On sent toute la rancœur – probablement partagée par certains spectateurs – envers un système éducatif qui, au lieu de soutenir Paul en plein décrochage scolaire, ne cesse de lui mettre des bâtons dans les roues. Si le texte se montre fort négatif envers le service éducatif, il ouvre probablement la voie à des discussions entre le corps enseignant et les élèves ou entre les parents et leurs enfants au terme de la pièce. En ce sens, la pièce ne se cantonne pas à pointer du doigt les dysfonctionnements du système scolaire. En effet, ces échanges pourront peut-être participer à l’élaboration d’un avenir meilleur.

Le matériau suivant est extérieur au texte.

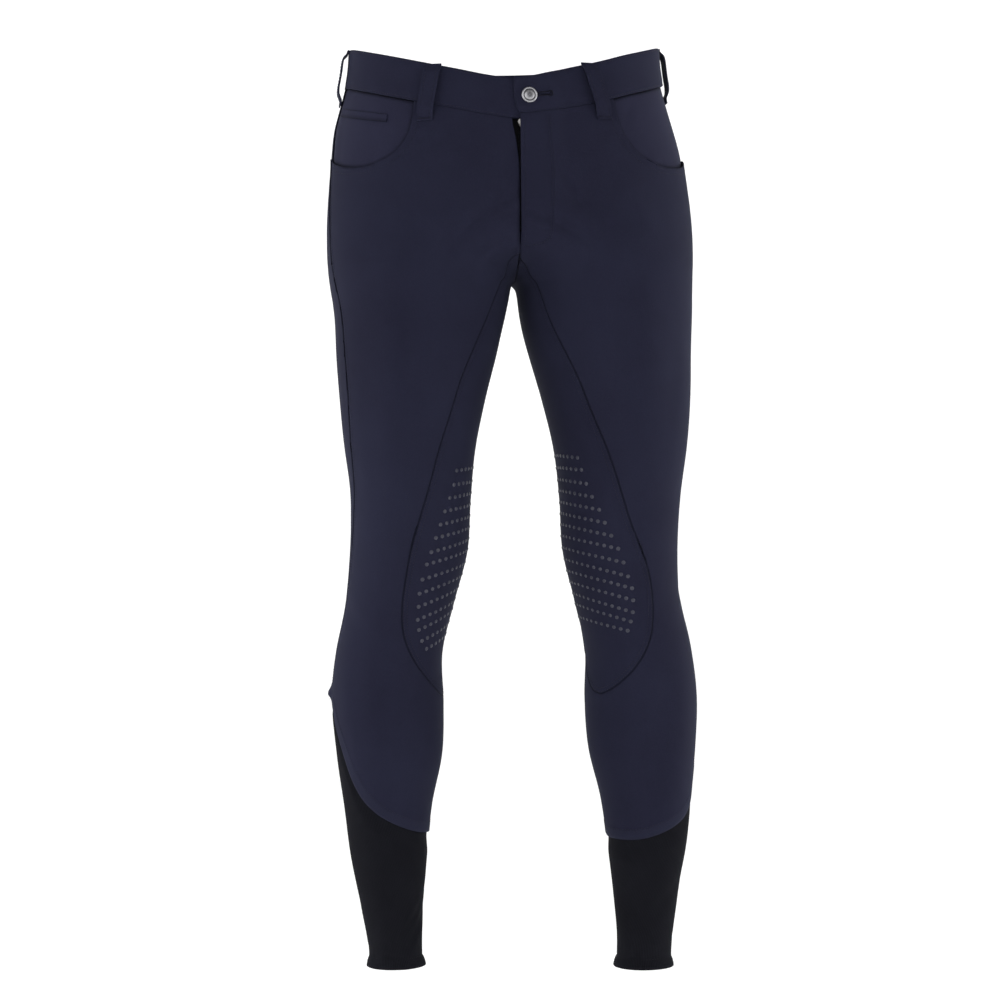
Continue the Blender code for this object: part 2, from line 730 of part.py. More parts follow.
def back(side, material, collection):
    """The back runs from the outseam to the centre seam and the inner panel and down to the hem."""
    scoop_end = SCOOP[-1][1]
    seam_turn = float(outseam(side, -0.0125))
    band = band_line(side, seam_turn, 270)
    centre = centre_line(band[-1, 1], GUSSET_BACK, behind=True)
    centre[0] = band[-1]
    line = back_line(side) + (360, 0)
    line[0] = centre[-1]
    inseam = inseam_line(side) + (360, 0)
    line[-1] = inseam[0]
    top_arch = arch(side)
    grid = patch(
        joined(
            spaced(side, outseam_line(side, band[0, 1], scoop_end), STEPS_SCOOP_DROP),
            spaced(side, outseam_line(side, scoop_end, KNEE_SPLIT), STEPS_CENTRE + STEPS_THIGH),
            spaced(side, outseam_line(side, KNEE_SPLIT, top_arch[1]), STEPS_CALF),
        ),
        joined(
            spaced(side, centre, STEPS_SCOOP_DROP + STEPS_CENTRE),
            spaced(side, line, STEPS_THIGH),
            spaced(side, inseam, STEPS_CALF),
        ),
        spaced(side, band, STEPS_BACK),
        spaced(side, hem_line(side, top_arch[0], inseam[-1, 0]), STEPS_BACK),
    )
    points = skin(side, grid[..., 0], grid[..., 1])
    return cloth_piece(f"back_{side_name(side)}", [points], side, material, collection)


def inner_panel(side, material, collection):
    """The grip panel lies along the inseam from the crotch to below the knee."""
    behind, ahead = back_line(side), front_line(side)
    foot = foot_line(side)
    levels_back = np.linspace(GUSSET_BACK, CROTCH, 60)
    levels_front = np.linspace(CROTCH, GUSSET_FRONT, 60)
    top = joined(
        np.stack([-turn_at(0, levels_back), levels_back], axis=-1),
        np.stack([turn_at(0, levels_front), levels_front], axis=-1),
    )
    behind[0], ahead[0] = top[0], top[-1]
    behind[-1], ahead[-1] = foot[-1], foot[0]
    grid = patch(
        spaced(side, behind, STEPS_THIGH),
        spaced(side, ahead, STEPS_THIGH),
        spaced(side, top, STEPS_INNER),
        spaced(side, foot[::-1], STEPS_INNER),
    )
    points = skin(side, grid[..., 0] % 360, grid[..., 1], front_lift(side, grid) * (grid[..., 0] > 0))
    return cloth_piece(f"inner_panel_{side_name(side)}", [points], side, material, collection)


def pocket_facing(side, material, collection):
    """The cloth seen inside the pocket's scoop, sewn on from behind."""
    start, end = 116 - 2 * side, float(outseam(side, -0.05)) + 2.5
    top = band_line(side, start, end)
    corner_front, corner_back = (start + 1.5, -0.119), (end, -0.108)
    grid = patch(
        spaced(side, straight(top[0], corner_front), 7),
        spaced(side, straight(top[-1], corner_back), 7),
        spaced(side, top, 9),
        spaced(side, straight(corner_front, corner_back), 9),
    )
    points = skin(side, grid[..., 0], grid[..., 1], -TUCK)
    return cloth_piece(f"pocket_facing_{side_name(side)}", [points], side, material, collection)


def coin_pocket_welt(material, collection):
    turns = np.linspace(WELT[0][0], WELT[-1][0], 9)
    levels = np.linspace(along(WELT, turns, 1), along(WELT, turns, 2), 3)
    wall = 0.0009
    points = skin(-1, turns[None], levels, -TUCK + SEAM_GAP + wall)
    return cloth_piece("coin_pocket_welt", [points], -1, material, collection, wall)


def band_lift(side, grid):
    """The left end rises over the right one."""
    if side < 0:
        return np.full(grid.shape[:2], BAND_PROUD)
    x = form(side, grid[..., 0], grid[..., 1])[..., 0]
    overlap = (1 - step((x - FLY_FLAT) / FLY_FADE)) * (grid[..., 0] < 180)
    return BAND_PROUD + (BAND_WALL + SEAM_GAP) * overlap


def band_height(side, turn, height):
    """The height above the seam, less where the left half narrows."""
    if side < 0:
        return height
    dip = BAND_DIP[0] * (1 - step((turn - 86) / 22)) + BAND_DIP[1] * np.exp(-(((turn - 176) / 12) ** 2))
    return height * (1 - dip / BAND_HEIGHT)


def waistband(side, material, collection):
    rows = np.linspace(0, BAND_HEIGHT, 5)[::-1]
    past = np.full(5, BAND_UNDERLAP) if side < 0 else along(BAND_EDGE, rows)
    lines = []
    for height, reach in zip(rows, past):
        level = float(band_seam(side, 90)) + height
        start, middle = float(turn_at(-reach, level)), float(turn_at(0.066, level))
        parts = []
        for a, b, steps in ((start, middle, 7), (middle, 270, 20)):
            turns = np.linspace(a, b, 200)
            levels = band_seam(side, turns) + band_height(side, turns, height)
            parts.append(spaced(side, np.stack([turns, levels], axis=-1), steps))
        lines.append(joined(*parts))
    grid = np.stack(lines)
    points = skin(side, grid[..., 0], grid[..., 1], band_lift(side, grid))
    return cloth_piece(f"waistband_{side_name(side)}", [points], side, material, collection, BAND_WALL)


def belt_loop(name, side, turns, bow, material, collection):
    """A strip whose two ends lie on the cloth and whose middle stands off it for a belt."""
    height, share, on_band = (np.array([row[i] for row in LOOP_ROWS])[:, None] for i in range(3))
    turn = np.interp(-height, (-LOOP_ROWS[0][0], -LOOP_ROWS[-1][0]), turns)
    level = band_seam(side, np.mean(turns)) + height
    lift = LOOP_END + bow * share + BAND_PROUD * on_band
    if turns[0] == 270:
        points = centred(np.linspace(-LOOP_WIDTH, LOOP_WIDTH, 4) / 2, level, lift, behind=True)
        side = -1
    else:
        reach = np.linalg.norm(form(side, turn[0] + 1, level[0]) - form(side, turn[0] - 1, level[0])) / 2
        turns = turn + np.linspace(-0.5, 0.5, 4) * LOOP_WIDTH / reach
        points = skin(side, turns, level, lift)
    return cloth_piece(name, [points], side, material, collection, LOOP_WALL)


def sock_cuff(side, material, collection):
    rows, columns = STEPS_CUFF
    turns = np.linspace(0, 360, columns + 1)[None]
    hem = hem_level(side, turns)
    share = np.linspace(0, 1, rows + 1)[:, None]
    share = 0.10 * share + 0.90 * share**1.15
    ankle = ANKLE - side * ANKLE_DROP
    level = (hem + CUFF_TUCK) * (1 - share) + ankle * share
    deep = 1 - step((hem - 0.003 - level) / CUFF_EASE)
    flare = step((ankle + 0.014 - level) / 0.014)
    lift = -TUCK * deep + CUFF_FLARE * flare
    points = skin(side, np.broadcast_to(turns, level.shape), level, lift)
    return cloth_piece(f"sock_cuff_{side_name(side)}", [points], side, material, collection, KNIT)


def zip_tape(material, collection):
    level = np.linspace(*TAPE_LEVELS, 15)[:, None]
    x = np.linspace(*TAPE_EDGES, 5)
    points = centred(x, level, -along(TAPE_DEEP, level))
    return cloth_piece("zip_tape", [points], 1, material, collection, TAPE_WALL)


def place_on(piece, x, level, lift):
    """Sets a piece on the front with its own Z pointing out of the cloth."""
    point, normal = centred(np.array([x]), np.array([level]), np.array([lift]))
    turned_out = Vector(normal[0]).to_track_quat("Z", "Y").to_matrix().to_4x4()
    piece.matrix_world = Matrix.Translation(Vector(point[0])) @ turned_out


def box(name, size, material, collection, bevel=0.0):
    mesh = bmesh.new()
    bmesh.ops.create_cube(mesh, size=1)
    bmesh.ops.scale(mesh, vec=size, verts=mesh.verts)
    piece = finish(name, mesh, material, collection)
    if bevel:
        rounding = piece.modifiers.new("Edges", "BEVEL")
        rounding.width = bevel
        rounding.segments = 2
    return piece


def cylinder(name, radius, depth, material, collection):
    mesh = bmesh.new()
    bmesh.ops.create_cone(
        mesh, cap_ends=True, segments=20, radius1=radius, radius2=radius, depth=depth
    )
    return finish(name, mesh, material, collection)


def cut(piece, cutter):
    cutter.hide_render = True
    cutter.display_type = "WIRE"
    boolean = piece.modifiers.new(cutter.name, "BOOLEAN")
    boolean.object = cutter
    boolean.operation = "DIFFERENCE"


def waist_button(material, collection):
    """A shank button: a domed face with a ring round it, on a shank that passes through the band."""
    mesh = bmesh.new()
    verts = [mesh.verts.new((radius, 0, height)) for radius, height in BUTTON_PROFILE]
    for a, b in zip(verts, verts[1:]):
        mesh.edges.new((a, b))
    button = finish("waist_button", mesh, material, collection)
    screw = button.modifiers.new("Turned", "SCREW")
    screw.steps = 28
    screw.render_steps = 28
    screw.use_merge_vertices = True
    screw.merge_threshold = 0.00001
    place_on(button, BUTTON_X, BUTTON_LEVEL, BAND_PROUD + BAND_WALL + 2 * SEAM_GAP)
    return button


def cut_buttonhole(band, cutters):
    """A hole for the shank, a slot beside it and the eye at the slot's far end."""
    shank = cylinder("shank_cutter", SHANK_RADIUS + SEAM_GAP, 0.02, None, cutters)
    slot = box("slot_cutter", (BUTTONHOLE_LENGTH, BUTTONHOLE_WIDTH, 0.02), None, cutters)
    eye = cylinder("eye_cutter", BUTTONHOLE_EYE, 0.02, None, cutters)
    for cutter, shift in ((shank, 0), (slot, BUTTONHOLE_LENGTH / 2), (eye, BUTTONHOLE_LENGTH)):
        place_on(cutter, BUTTON_X + shift, BUTTON_LEVEL + 0.11 * shift, 0.002)
        cut(band, cutter)


def zip_slider(material, collection, cutters):
    """The slider's body and the pull tab that hangs from it under the fly."""
    body = box("zip_slider", SLIDER_SIZE, material, collection, 0.0009)
    pull = box("pull_tab", PULL_SIZE, material, cutters, 0.0004)
    pull.hide_render = True
    pull.display_type = "WIRE"
    front_face = float(form(1, 90, SLIDER_LEVEL)[1])
    body.location = SLIDER_X, front_face + 0.00075, SLIDER_LEVEL
    pull.location = SLIDER_X + 0.0028, front_face - 0.0001, SLIDER_LEVEL - 0.0095
    union = body.modifiers.new("Pull", "BOOLEAN")
    union.operation = "UNION"
    union.object = pull
    return body


def main():
    for old in list(bpy.data.objects):
        bpy.data.objects.remove(old)
    garment = bpy.data.collections.new("riding_breeches")
    cutters = bpy.data.collections.new("cutters")
    for collection in (garment, cutters):
        bpy.context.scene.collection.children.link(collection)
    cutters.hide_render = True
    navy = principled("navy_stretch_cloth", NAVY, 0.75)
    knit = principled("black_rib_knit", BLACK_KNIT, 0.9)
    tape = principled("zip_tape_weave", BLACK_KNIT, 0.7)
    metal = principled("dull_nickel", GREY_METAL, 0.3, 1.0)
    for side in (-1, 1):
        front(side, navy, garment)
        back(side, navy, garment)
        inner_panel(side, navy, garment)
        pocket_facing(side, navy, garment)
        band = waistband(side, navy, garment)
        front_turns = LOOP_TURNS[side > 0]
        belt_loop(f"belt_loop_front_{side_name(side)}", side, front_turns, FRONT_BOW, navy, garment)
        belt_loop(f"belt_loop_side_{side_name(side)}", side, (180, 180), SIDE_BOW, navy, garment)
        sock_cuff(side, knit, garment)
    belt_loop("belt_loop_back", 1, (270, 270), BACK_BOW, navy, garment)
    coin_pocket_welt(navy, garment)
    zip_tape(tape, garment)
    zip_slider(metal, garment, cutters)
    waist_button(metal, garment)
    cut_buttonhole(band, cutters)


main()
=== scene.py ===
import json
import math

import bmesh
import bpy
import numpy as np
from mathutils import Matrix, Vector, kdtree

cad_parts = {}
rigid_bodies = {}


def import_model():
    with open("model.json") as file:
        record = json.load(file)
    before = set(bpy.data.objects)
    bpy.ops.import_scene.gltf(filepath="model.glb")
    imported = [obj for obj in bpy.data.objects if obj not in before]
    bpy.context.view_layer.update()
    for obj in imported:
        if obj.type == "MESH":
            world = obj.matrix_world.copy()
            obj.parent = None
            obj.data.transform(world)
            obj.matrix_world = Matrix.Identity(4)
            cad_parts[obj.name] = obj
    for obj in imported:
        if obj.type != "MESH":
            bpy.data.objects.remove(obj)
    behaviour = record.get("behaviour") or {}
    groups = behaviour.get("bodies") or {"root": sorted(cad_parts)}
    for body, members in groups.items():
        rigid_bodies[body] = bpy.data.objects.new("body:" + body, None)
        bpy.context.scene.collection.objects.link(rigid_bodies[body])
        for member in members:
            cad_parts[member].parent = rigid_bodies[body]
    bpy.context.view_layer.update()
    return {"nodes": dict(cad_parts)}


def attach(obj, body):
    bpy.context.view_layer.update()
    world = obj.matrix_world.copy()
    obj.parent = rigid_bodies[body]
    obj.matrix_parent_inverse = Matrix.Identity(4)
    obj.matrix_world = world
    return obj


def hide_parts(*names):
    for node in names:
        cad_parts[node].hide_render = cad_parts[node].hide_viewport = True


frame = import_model()
print("frame loaded:", len(frame["nodes"]), "solids")

mm = 0.001

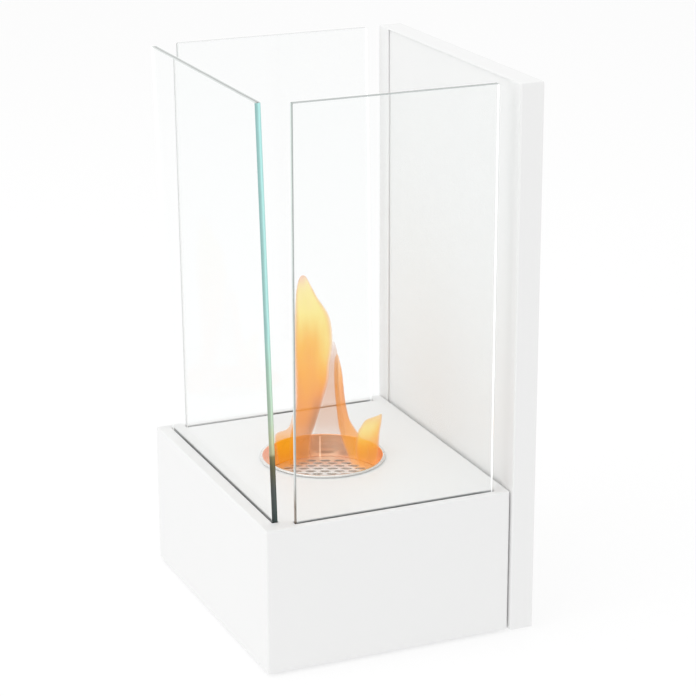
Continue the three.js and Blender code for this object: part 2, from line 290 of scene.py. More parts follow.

Le champ de bataille est une pièce qui offre une description à la fois drôle et cynique de la vie familiale secouée par les aléas du quotidien. Si le tableau est plutôt tragique, il n’en est pas pour autant dénué d’espoir, car, plus fort que tout, l’amour familial semble inébranlable face aux soubresauts que connaît cette petite famille. Une représentation qui fait du bien au moral des aînés comme des plus jeunes, car les scènes qui se jouent sous nos yeux ne cessent de faire écho à un passé personnel. On se sent alors moins seul et, d’une certaine manière, ressourcé au terme du spectacle.

Le champ de bataille de Jérôme Colin, mis en scène par Denis Laujol avec Thierry Hellin.

Durée : 1h25.

Du 10 mai au 4 juin 2022 au Théâtre de Poche.